>> Start Source records

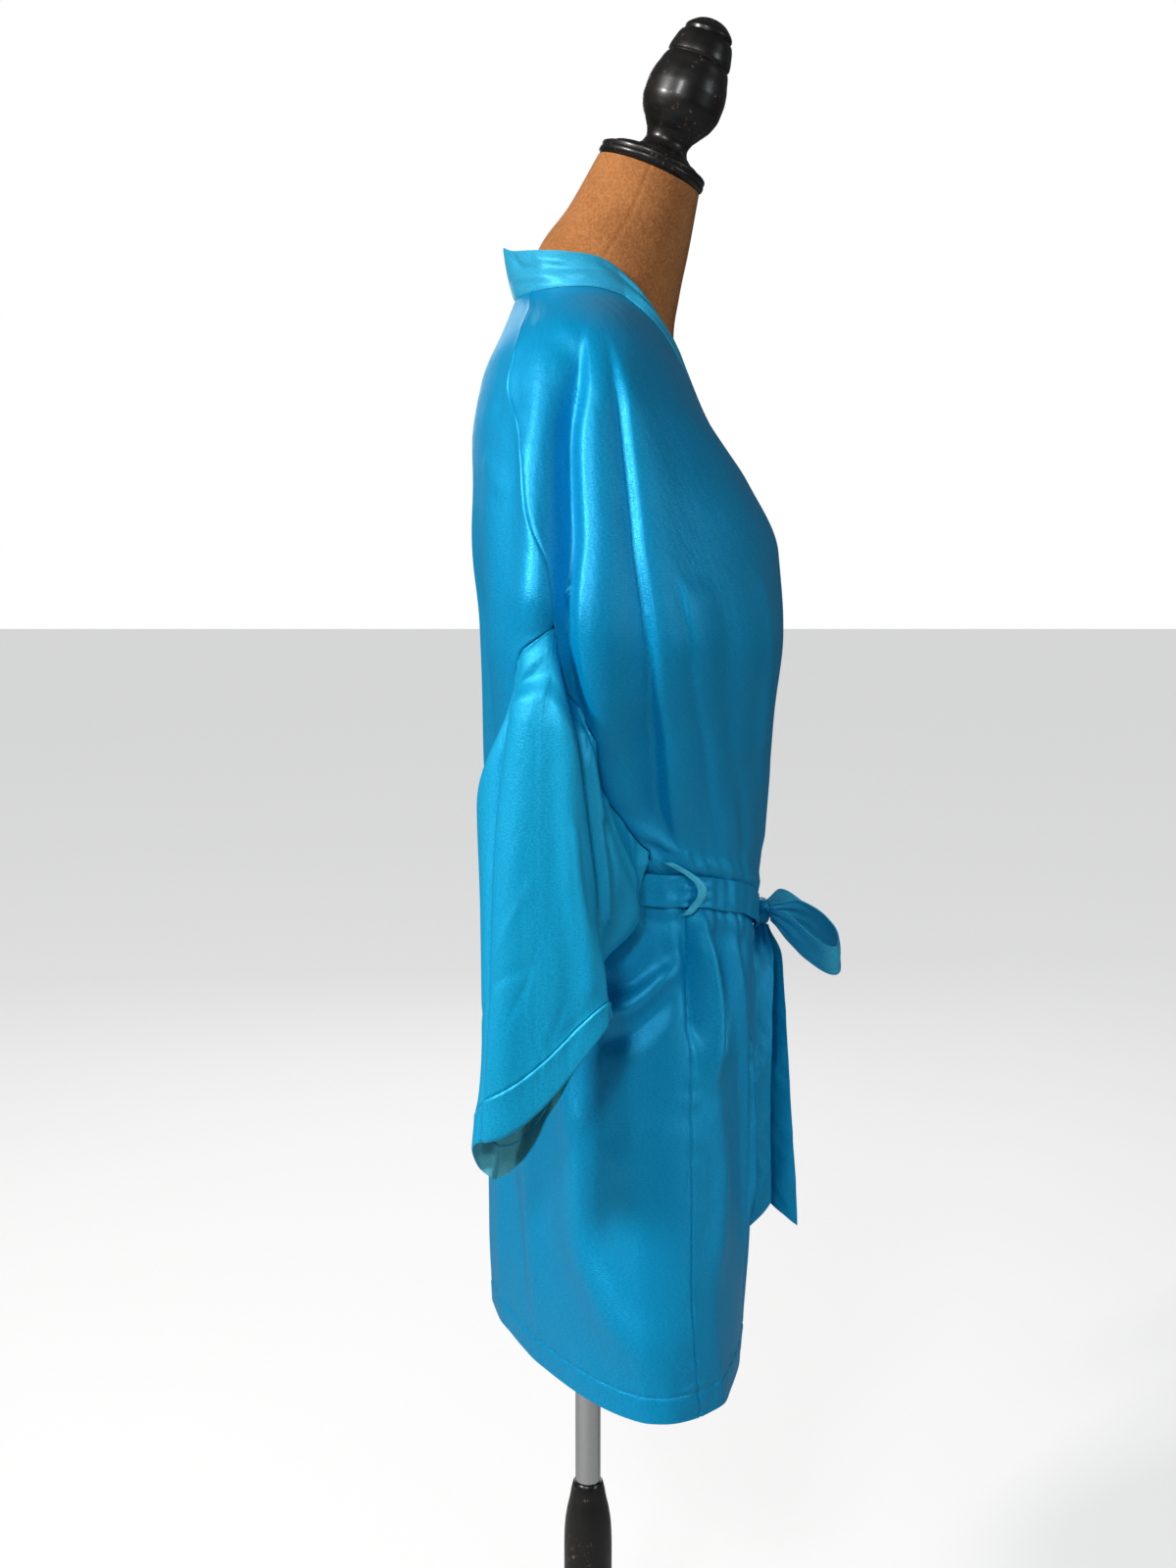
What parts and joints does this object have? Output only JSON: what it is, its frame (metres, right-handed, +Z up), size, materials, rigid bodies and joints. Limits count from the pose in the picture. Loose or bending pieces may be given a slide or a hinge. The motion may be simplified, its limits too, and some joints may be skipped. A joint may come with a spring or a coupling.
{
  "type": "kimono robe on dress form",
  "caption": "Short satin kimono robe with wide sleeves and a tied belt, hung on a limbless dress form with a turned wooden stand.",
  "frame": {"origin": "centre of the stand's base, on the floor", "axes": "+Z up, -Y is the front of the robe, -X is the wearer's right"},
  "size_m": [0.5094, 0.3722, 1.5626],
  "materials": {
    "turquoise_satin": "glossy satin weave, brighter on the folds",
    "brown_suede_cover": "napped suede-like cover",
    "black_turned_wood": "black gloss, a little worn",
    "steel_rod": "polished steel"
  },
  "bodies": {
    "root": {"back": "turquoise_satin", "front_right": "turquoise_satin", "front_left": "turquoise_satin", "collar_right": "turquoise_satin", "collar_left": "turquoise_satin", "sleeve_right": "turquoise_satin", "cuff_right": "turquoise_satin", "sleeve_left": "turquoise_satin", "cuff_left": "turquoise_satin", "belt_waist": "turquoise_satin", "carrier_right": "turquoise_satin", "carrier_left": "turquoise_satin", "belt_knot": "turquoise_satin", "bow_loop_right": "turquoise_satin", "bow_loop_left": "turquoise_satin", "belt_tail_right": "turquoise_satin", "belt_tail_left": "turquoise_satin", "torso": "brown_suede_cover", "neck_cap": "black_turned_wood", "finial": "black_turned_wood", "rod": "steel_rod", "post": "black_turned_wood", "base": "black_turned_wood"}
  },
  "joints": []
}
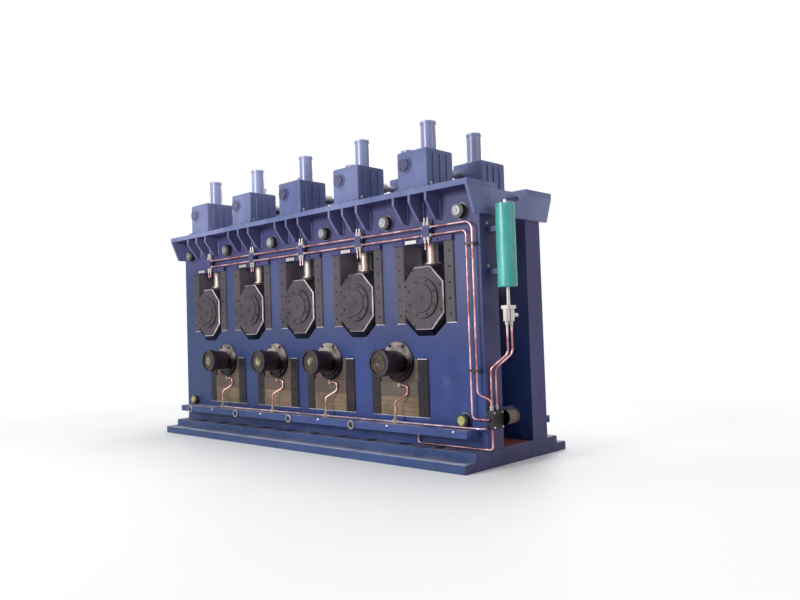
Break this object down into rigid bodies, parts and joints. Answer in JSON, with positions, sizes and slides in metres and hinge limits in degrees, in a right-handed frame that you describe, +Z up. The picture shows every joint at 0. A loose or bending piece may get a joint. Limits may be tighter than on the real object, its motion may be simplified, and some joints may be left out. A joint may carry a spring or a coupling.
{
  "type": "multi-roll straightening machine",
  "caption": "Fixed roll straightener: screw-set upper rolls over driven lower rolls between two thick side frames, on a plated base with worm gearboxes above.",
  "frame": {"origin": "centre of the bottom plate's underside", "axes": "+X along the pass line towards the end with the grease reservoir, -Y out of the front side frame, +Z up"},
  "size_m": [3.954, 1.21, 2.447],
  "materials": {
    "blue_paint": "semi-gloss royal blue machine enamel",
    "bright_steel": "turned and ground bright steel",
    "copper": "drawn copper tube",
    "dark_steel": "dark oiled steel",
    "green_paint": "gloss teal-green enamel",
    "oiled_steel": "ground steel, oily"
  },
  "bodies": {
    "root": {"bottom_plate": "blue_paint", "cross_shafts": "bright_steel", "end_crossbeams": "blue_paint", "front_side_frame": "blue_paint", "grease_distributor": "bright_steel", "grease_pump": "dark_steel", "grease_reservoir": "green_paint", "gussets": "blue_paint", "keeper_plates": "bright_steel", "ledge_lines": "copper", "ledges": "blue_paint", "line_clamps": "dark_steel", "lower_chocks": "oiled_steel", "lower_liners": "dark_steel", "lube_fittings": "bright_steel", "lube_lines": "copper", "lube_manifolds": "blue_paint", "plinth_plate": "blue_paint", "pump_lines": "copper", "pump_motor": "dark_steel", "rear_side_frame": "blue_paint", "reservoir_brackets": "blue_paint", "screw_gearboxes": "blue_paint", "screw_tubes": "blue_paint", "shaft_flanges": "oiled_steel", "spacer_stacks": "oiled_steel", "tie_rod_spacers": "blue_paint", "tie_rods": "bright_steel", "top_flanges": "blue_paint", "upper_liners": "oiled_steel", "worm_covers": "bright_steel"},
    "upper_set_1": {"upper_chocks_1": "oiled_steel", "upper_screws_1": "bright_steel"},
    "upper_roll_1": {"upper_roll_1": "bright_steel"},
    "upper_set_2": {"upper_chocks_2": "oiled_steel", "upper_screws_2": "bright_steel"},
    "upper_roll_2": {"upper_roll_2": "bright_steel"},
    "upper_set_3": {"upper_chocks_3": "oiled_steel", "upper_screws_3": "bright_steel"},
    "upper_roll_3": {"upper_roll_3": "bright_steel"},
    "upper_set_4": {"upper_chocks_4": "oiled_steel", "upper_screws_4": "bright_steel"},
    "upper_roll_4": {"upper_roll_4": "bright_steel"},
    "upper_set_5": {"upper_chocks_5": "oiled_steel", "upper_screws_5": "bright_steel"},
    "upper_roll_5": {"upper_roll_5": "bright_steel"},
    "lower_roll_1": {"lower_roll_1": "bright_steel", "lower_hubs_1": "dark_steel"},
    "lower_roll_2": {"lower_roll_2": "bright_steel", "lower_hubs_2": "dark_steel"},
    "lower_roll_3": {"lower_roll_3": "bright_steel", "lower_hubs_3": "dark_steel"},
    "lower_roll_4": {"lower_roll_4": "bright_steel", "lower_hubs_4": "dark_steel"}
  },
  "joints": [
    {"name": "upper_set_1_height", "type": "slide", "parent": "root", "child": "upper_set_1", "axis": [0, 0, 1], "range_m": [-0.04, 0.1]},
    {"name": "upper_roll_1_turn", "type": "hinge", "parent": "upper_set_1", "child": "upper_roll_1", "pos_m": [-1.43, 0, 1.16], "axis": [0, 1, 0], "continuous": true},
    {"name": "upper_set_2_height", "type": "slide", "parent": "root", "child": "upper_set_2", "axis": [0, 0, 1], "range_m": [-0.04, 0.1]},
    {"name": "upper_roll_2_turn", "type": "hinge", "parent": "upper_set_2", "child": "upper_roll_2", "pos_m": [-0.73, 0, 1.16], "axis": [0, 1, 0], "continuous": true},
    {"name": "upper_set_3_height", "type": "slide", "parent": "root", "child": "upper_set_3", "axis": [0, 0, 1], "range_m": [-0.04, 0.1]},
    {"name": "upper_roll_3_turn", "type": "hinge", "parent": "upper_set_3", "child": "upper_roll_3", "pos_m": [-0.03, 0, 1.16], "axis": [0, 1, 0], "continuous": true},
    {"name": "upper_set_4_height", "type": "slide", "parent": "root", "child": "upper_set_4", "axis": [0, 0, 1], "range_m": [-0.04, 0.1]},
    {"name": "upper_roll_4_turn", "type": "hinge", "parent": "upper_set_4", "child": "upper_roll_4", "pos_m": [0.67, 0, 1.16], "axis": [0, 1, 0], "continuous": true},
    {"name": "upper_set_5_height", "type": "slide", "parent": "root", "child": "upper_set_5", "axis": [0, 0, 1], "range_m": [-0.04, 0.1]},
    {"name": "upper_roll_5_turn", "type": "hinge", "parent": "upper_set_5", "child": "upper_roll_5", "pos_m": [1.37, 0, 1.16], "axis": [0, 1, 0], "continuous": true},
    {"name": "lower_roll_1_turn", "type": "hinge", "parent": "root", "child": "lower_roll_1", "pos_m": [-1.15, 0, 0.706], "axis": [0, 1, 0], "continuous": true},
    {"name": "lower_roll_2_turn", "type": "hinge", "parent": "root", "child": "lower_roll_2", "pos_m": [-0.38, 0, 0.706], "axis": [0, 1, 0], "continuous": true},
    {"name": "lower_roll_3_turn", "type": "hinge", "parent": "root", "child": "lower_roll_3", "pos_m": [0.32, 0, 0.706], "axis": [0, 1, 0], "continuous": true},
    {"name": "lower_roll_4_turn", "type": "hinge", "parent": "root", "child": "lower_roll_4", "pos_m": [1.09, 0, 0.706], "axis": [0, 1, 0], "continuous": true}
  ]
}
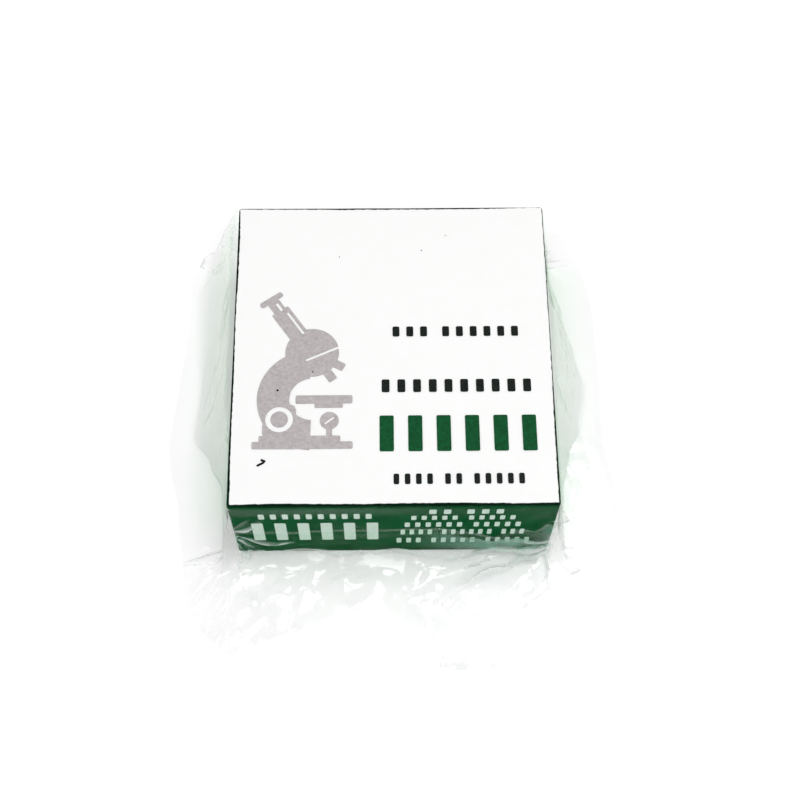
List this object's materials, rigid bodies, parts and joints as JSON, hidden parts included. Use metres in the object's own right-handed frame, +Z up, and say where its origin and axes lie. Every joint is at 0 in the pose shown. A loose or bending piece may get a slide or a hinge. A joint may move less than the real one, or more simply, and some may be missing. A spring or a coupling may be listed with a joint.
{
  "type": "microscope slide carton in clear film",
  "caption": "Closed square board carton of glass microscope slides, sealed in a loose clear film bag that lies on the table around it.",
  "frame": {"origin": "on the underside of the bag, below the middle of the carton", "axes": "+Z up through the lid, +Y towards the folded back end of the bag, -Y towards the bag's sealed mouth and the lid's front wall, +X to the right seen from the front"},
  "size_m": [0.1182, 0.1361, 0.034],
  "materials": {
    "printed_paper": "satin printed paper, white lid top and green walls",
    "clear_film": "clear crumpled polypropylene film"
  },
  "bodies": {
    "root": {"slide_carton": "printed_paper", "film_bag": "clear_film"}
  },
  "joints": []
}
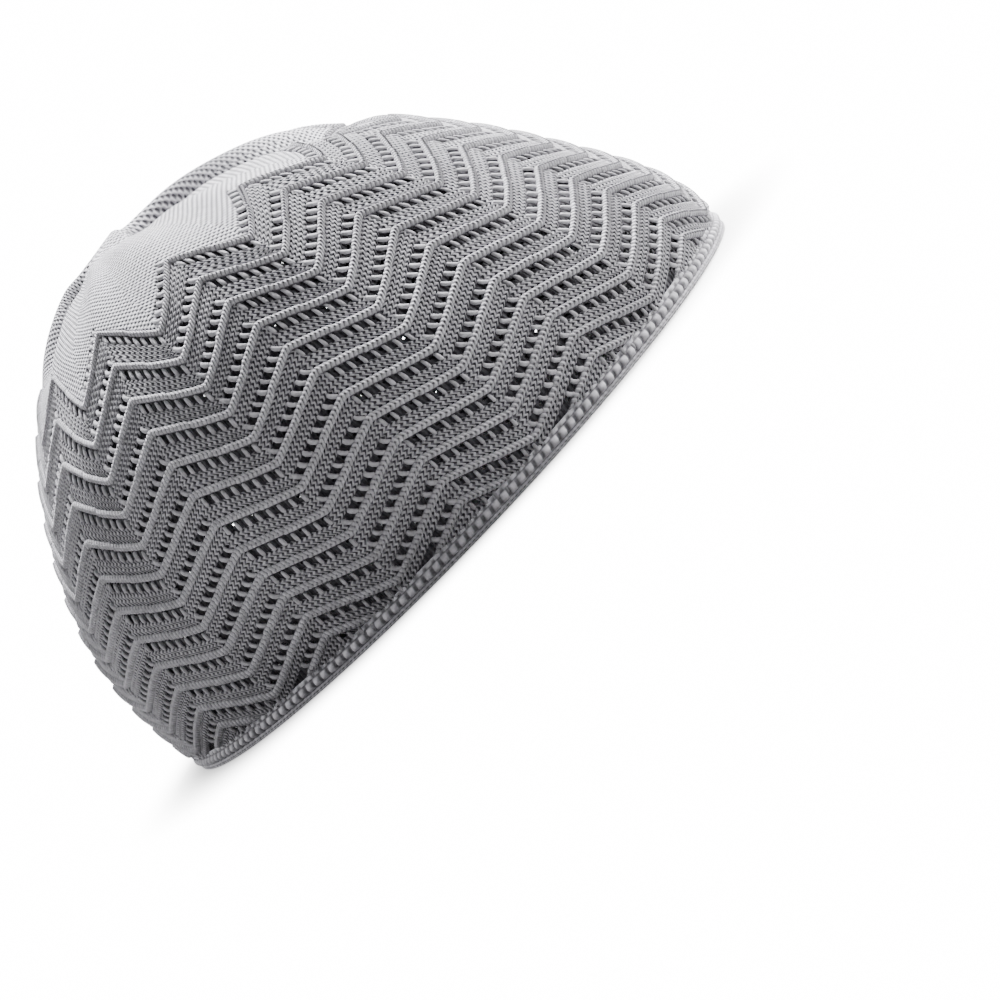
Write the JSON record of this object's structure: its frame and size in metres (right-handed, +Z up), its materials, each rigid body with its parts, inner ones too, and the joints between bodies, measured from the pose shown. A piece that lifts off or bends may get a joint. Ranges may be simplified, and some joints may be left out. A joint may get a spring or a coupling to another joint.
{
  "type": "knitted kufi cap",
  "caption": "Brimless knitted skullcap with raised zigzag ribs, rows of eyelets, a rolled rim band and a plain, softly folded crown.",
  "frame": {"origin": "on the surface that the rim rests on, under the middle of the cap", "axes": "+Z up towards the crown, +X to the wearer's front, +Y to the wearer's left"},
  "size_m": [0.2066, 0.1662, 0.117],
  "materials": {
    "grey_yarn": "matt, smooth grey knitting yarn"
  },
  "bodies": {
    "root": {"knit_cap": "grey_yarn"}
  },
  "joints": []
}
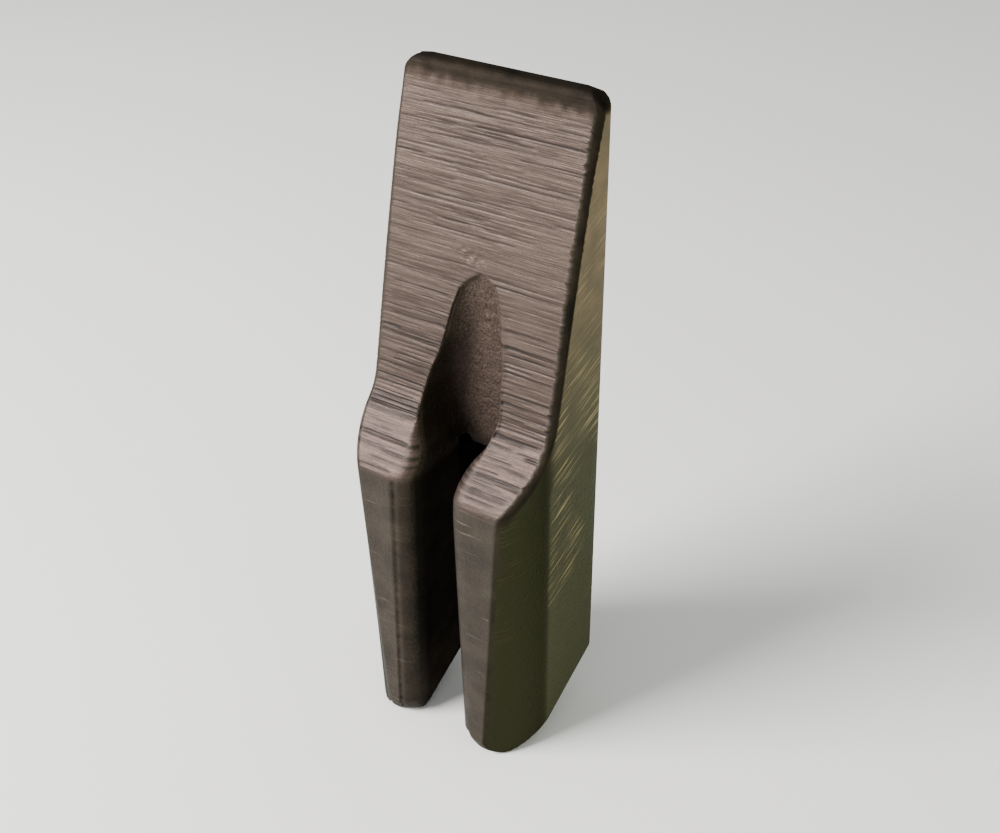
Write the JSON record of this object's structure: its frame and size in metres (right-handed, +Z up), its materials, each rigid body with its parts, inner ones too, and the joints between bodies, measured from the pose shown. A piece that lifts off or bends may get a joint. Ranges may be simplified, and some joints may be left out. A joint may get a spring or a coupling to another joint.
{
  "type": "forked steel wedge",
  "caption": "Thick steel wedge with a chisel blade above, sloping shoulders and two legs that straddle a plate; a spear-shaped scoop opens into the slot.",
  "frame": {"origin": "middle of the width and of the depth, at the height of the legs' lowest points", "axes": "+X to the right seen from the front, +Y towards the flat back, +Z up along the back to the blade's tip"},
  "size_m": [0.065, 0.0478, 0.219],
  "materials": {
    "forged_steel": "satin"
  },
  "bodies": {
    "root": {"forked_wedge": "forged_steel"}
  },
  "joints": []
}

>> End Source records

» The problem
Among the lines above, determine how many hold the word "pose"; report the figure alone.

» Task output
4